Exercise brief – Write out the whole listing word for word.

Recorded data –
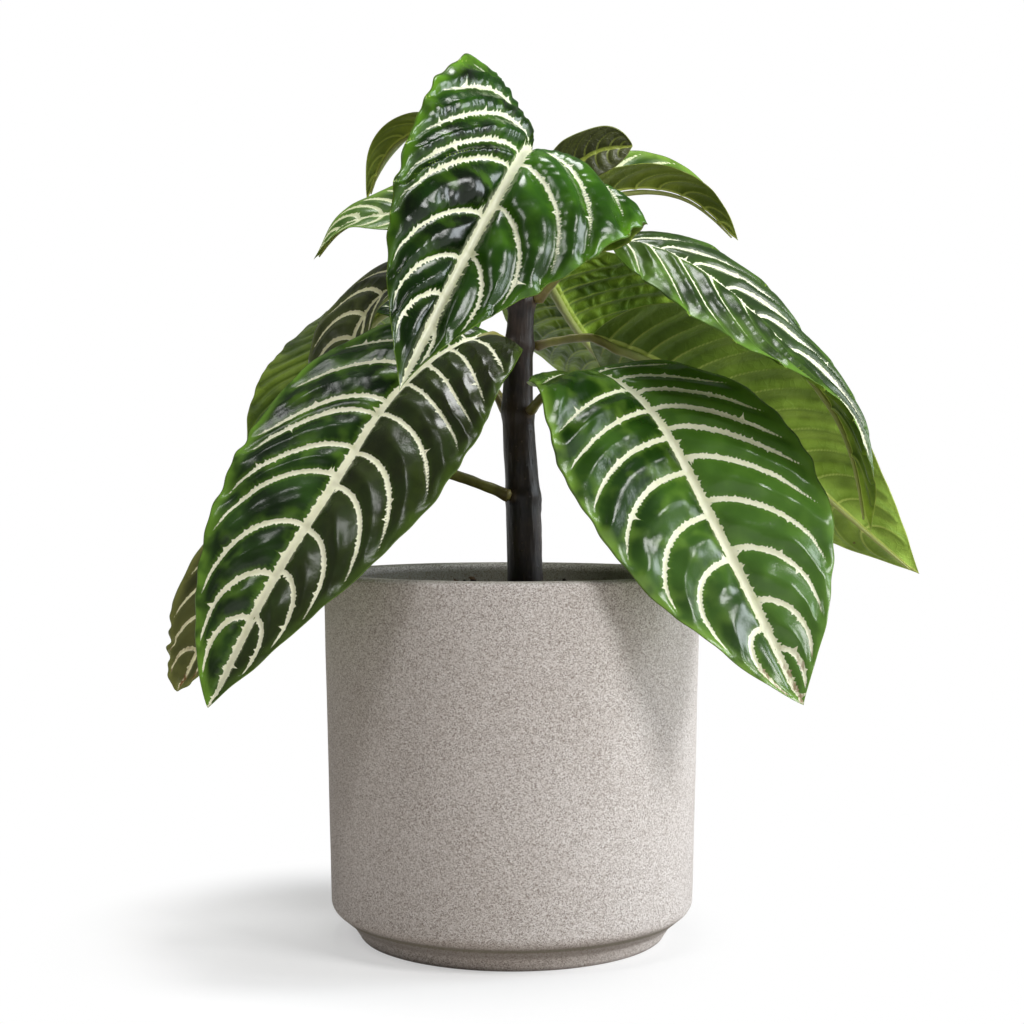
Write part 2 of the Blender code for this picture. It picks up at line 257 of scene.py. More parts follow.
def piece(name, shell, finishes, fields=None, face_slots=None):
    """A smooth mesh object in metres from a shell in millimetres, with its finishes and its fields."""
    points, quads, triangles = shell
    mesh = bpy.data.meshes.new(name)
    mesh.vertices.add(len(points))
    mesh.vertices.foreach_set("co", (points * MM).ravel().astype(np.float32))
    corners = np.concatenate([quads.ravel(), triangles.ravel()])
    totals = np.concatenate([np.full(len(quads), 4), np.full(len(triangles), 3)])
    mesh.loops.add(len(corners))
    mesh.loops.foreach_set("vertex_index", corners.astype(np.int32))
    mesh.polygons.add(len(totals))
    mesh.polygons.foreach_set("loop_start", (np.cumsum(totals) - totals).astype(np.int32))
    for finish in finishes:
        mesh.materials.append(finish)
    if face_slots is not None:
        mesh.polygons.foreach_set("material_index", face_slots.astype(np.int32))
    for key, values in (fields or {}).items():
        mesh.attributes.new(key, "FLOAT", "POINT").data.foreach_set("value", values.ravel().astype(np.float32))
    mesh.update()
    mesh.validate()
    mesh.shade_smooth()
    made = bpy.data.objects.new(name, mesh)
    bpy.context.scene.collection.objects.link(made)
    return made


def seat(made, node):
    """The piece rides with the plant and stands for a solid, which is hidden."""
    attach(made, "root")
    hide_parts(node)
    print(made.name, "has", len(made.data.polygons), "faces")


def swell(x, y, size, seed):
    """Smooth unevenness from about -1 to 1: a sum of eight plane waves in random directions."""
    rng = np.random.default_rng(seed)
    turn = rng.uniform(0, 2 * np.pi, 8)
    phase = rng.uniform(0, 2 * np.pi, 8)
    pitch = 2 * np.pi / (size * rng.uniform(0.7, 1.6, 8))
    waves = [np.sin(p * (x * np.cos(t) + y * np.sin(t)) + f) for t, f, p in zip(turn, phase, pitch)]
    return sum(waves) / 3.2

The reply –
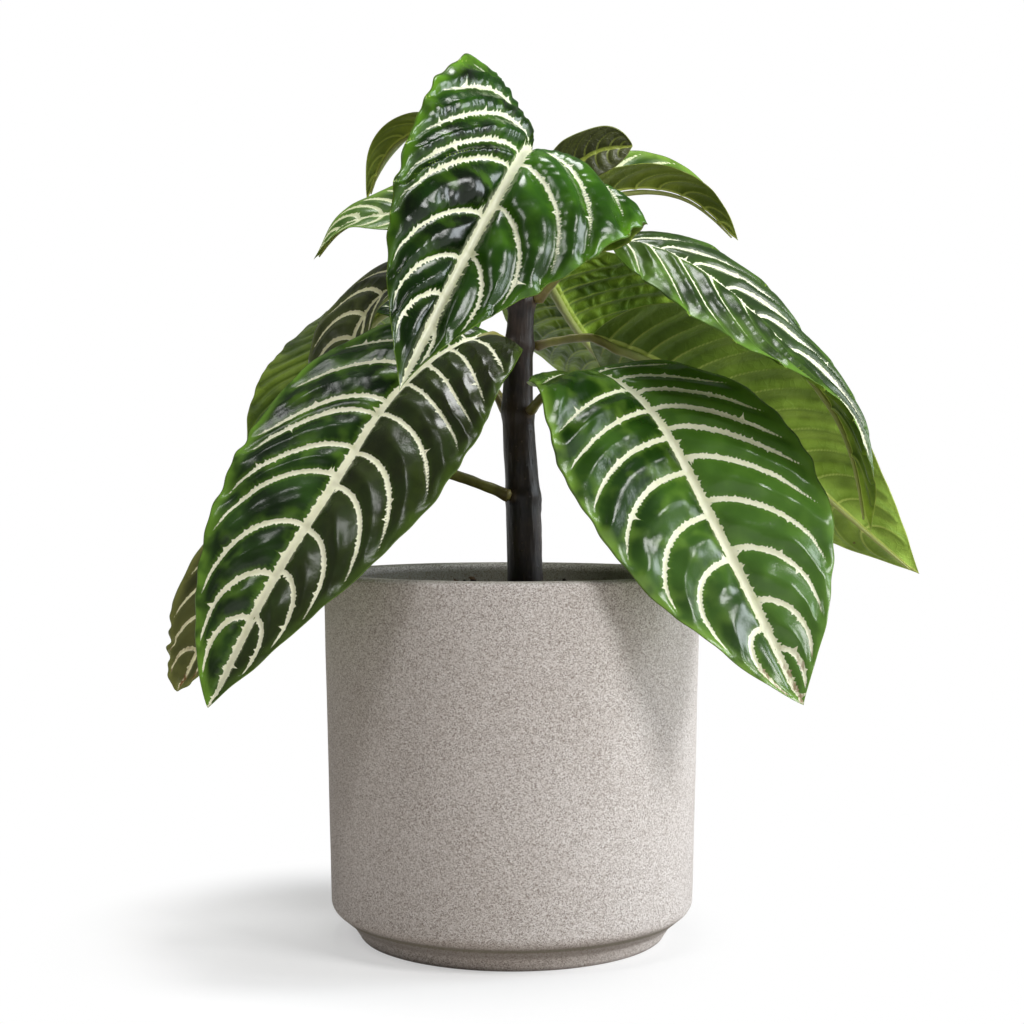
Write part 2 of the Blender code for this picture. It picks up at line 257 of scene.py. More parts follow.
def piece(name, shell, finishes, fields=None, face_slots=None):
    """A smooth mesh object in metres from a shell in millimetres, with its finishes and its fields."""
    points, quads, triangles = shell
    mesh = bpy.data.meshes.new(name)
    mesh.vertices.add(len(points))
    mesh.vertices.foreach_set("co", (points * MM).ravel().astype(np.float32))
    corners = np.concatenate([quads.ravel(), triangles.ravel()])
    totals = np.concatenate([np.full(len(quads), 4), np.full(len(triangles), 3)])
    mesh.loops.add(len(corners))
    mesh.loops.foreach_set("vertex_index", corners.astype(np.int32))
    mesh.polygons.add(len(totals))
    mesh.polygons.foreach_set("loop_start", (np.cumsum(totals) - totals).astype(np.int32))
    for finish in finishes:
        mesh.materials.append(finish)
    if face_slots is not None:
        mesh.polygons.foreach_set("material_index", face_slots.astype(np.int32))
    for key, values in (fields or {}).items():
        mesh.attributes.new(key, "FLOAT", "POINT").data.foreach_set("value", values.ravel().astype(np.float32))
    mesh.update()
    mesh.validate()
    mesh.shade_smooth()
    made = bpy.data.objects.new(name, mesh)
    bpy.context.scene.collection.objects.link(made)
    return made


def seat(made, node):
    """The piece rides with the plant and stands for a solid, which is hidden."""
    attach(made, "root")
    hide_parts(node)
    print(made.name, "has", len(made.data.polygons), "faces")


def swell(x, y, size, seed):
    """Smooth unevenness from about -1 to 1: a sum of eight plane waves in random directions."""
    rng = np.random.default_rng(seed)
    turn = rng.uniform(0, 2 * np.pi, 8)
    phase = rng.uniform(0, 2 * np.pi, 8)
    pitch = 2 * np.pi / (size * rng.uniform(0.7, 1.6, 8))
    waves = [np.sin(p * (x * np.cos(t) + y * np.sin(t)) + f) for t, f, p in zip(turn, phase, pitch)]
    return sum(waves) / 3.2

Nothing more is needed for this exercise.